Na bieżącym posiedzeniu sprawozdaniem Rady zajmie się Sejm. Już wcześniej zostało ono odrzucone przez Senat. Komorowski przypomniał w czwartek, że już wcześniej zapowiadał, że jeśli stanowisko obu izb będzie zgodne, to je poprze.
W opinii marszałka swego rodzaju uzupełnieniem dla odrzucenia sprawozdania KRRiT będzie tzw. mała nowelizacja ustawy o radiofonii i telewizji.

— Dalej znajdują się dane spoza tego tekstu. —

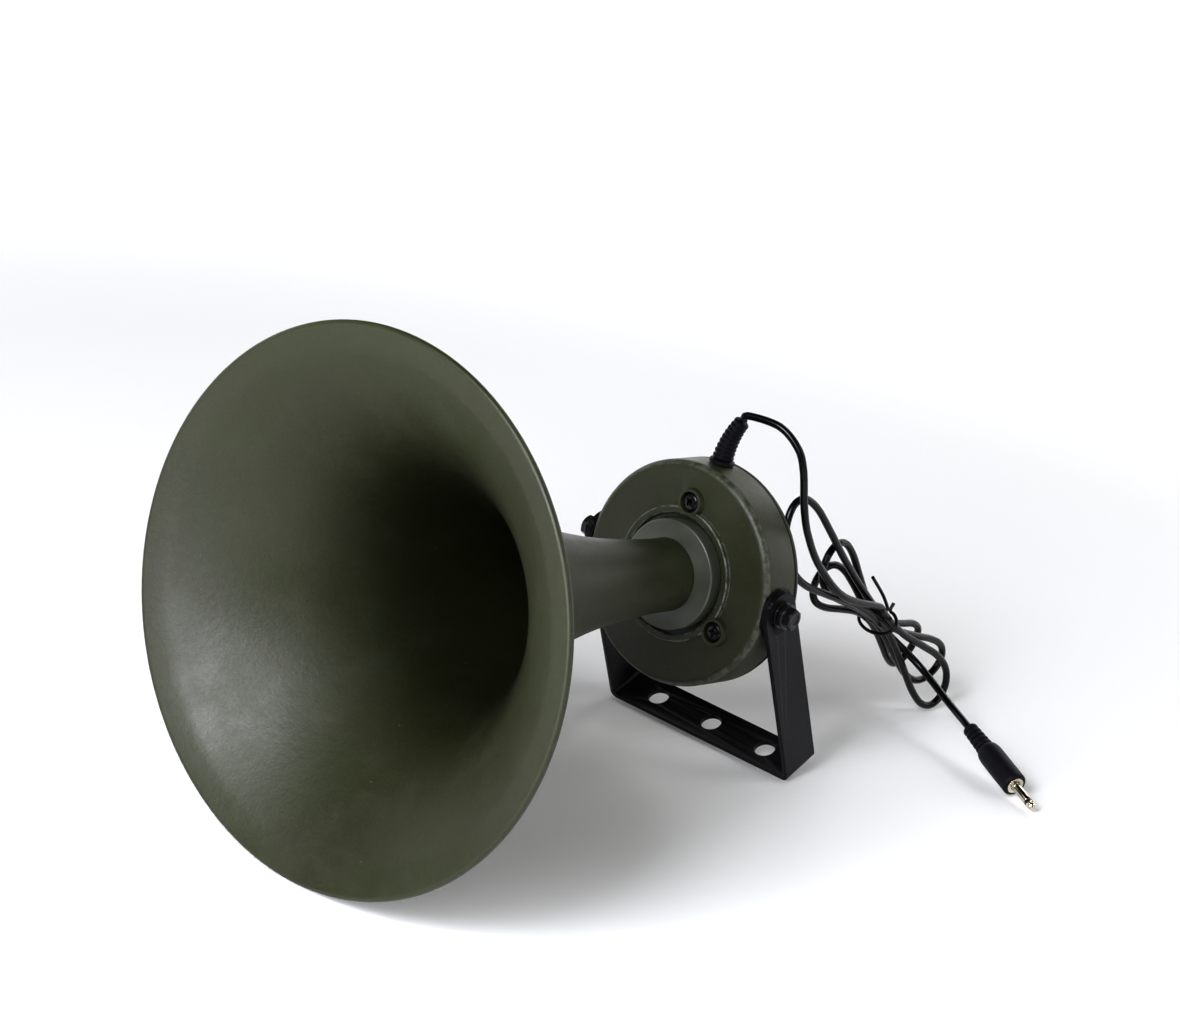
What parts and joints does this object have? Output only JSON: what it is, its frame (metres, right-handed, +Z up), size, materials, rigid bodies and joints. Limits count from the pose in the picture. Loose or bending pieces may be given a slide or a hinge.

Projekt autorstwa PO przewiduje, że członkowie rad nadzorczych mediów będą wyłaniani w konkursach spośród kandydatów zaproponowanych przez uczelnie wyższe.
Obecnie nowelizacją zajmuje się sejmowa komisja. - Spodziewam się, że stosunkowo szybko komisja przedstawi sprawozdanie i, jak sądzę, na następnym posiedzeniu Sejmu sprawa będzie rozstrzygana - powiedział Komorowski.
Według marszałka wówczas KRRiT będzie powoływana co prawda na starych zasadach przez Sejm, Senat i prezydenta, ale będzie już uruchamiała konkursy, "a nie mianowania różnych dziwnych postaci, niewiele mających czasami wspólnego z mediami, a zawsze bardzo wiele z partiami politycznymi".
PO proponuje, żeby w telewizji rady nadzorcze składały się z czterech osób wybieranych w konkursach oraz trzech przedstawicieli resortów: skarbu, finansów i kultury.
Z kolei w radiu rady nadzorcze składałyby się z trzech osób wybieranych w konkursie i dwóch przedstawicieli ministerstw - po jednym z resortów skarbu i kultury. Obecnie w każdej radzie nadzorczej jest po jednym przedstawicielu ministra skarbu, pozostałych członków rad wyłania KRRiT.